A Mapping Approach for Efficient CFD Simulation of Low-Speed Large-Bore Marine Engine with Pre-Chamber and Dual-Fuel Operation

A natural-gas-diesel dual-fuel marine engine with a pre-chamber is a promising solution for ocean transportation to meet the International Maritime Organization (IMO) emission regulations. This engine system employs a pre-chamber with direct injection of diesel to ignite premixed natural gas due to its higher ignition energy, which can enable lower lean limit and higher thermal efficiency.
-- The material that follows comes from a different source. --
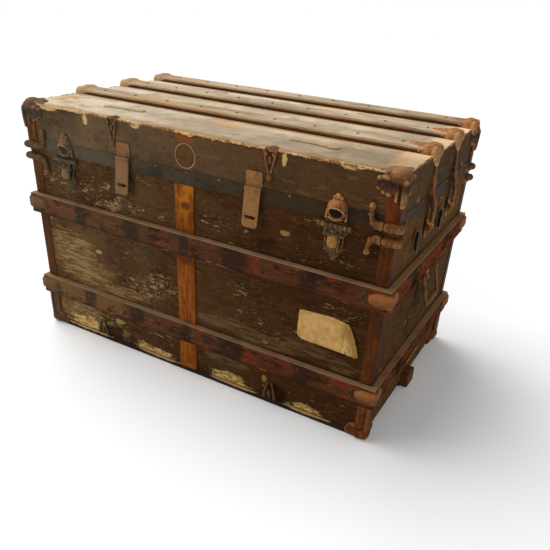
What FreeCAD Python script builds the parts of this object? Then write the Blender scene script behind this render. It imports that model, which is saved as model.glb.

The dual-fuel pre-chamber marine engine presents complex multi-regime combustion characteristics in- and outside the pre-chamber, thus posing challenges in its numerical simulation in a cost-effective manner. Therefore, this paper presents a three-dimensional modeling study for the multi-regime combustion in a large-bore two-stroke marine dual-fuel engine, proposing a novel mapping approach, which couples the well-stirred reactor (WSR) model with the G-equation model to achieve high computational accuracy and efficiency simultaneously. In-depth analysis is performed using representative exothermic reaction (RXR) analysis and premixed turbulent combustion fundamentals to better understand the combustion process and to provide guidance in the selection of mapping timing. The results show that the use of mapping to switch from the WSR to the G-equation model can effectively reduce the runtime significantly by 71.5%, meanwhile maintaining similar accuracies in predictions of in-cylinder pressure traces, HRR and NOx emissions, compared to using WSR all along. Additionally, the choice of mapping timing based on several parameters is preliminarily discussed.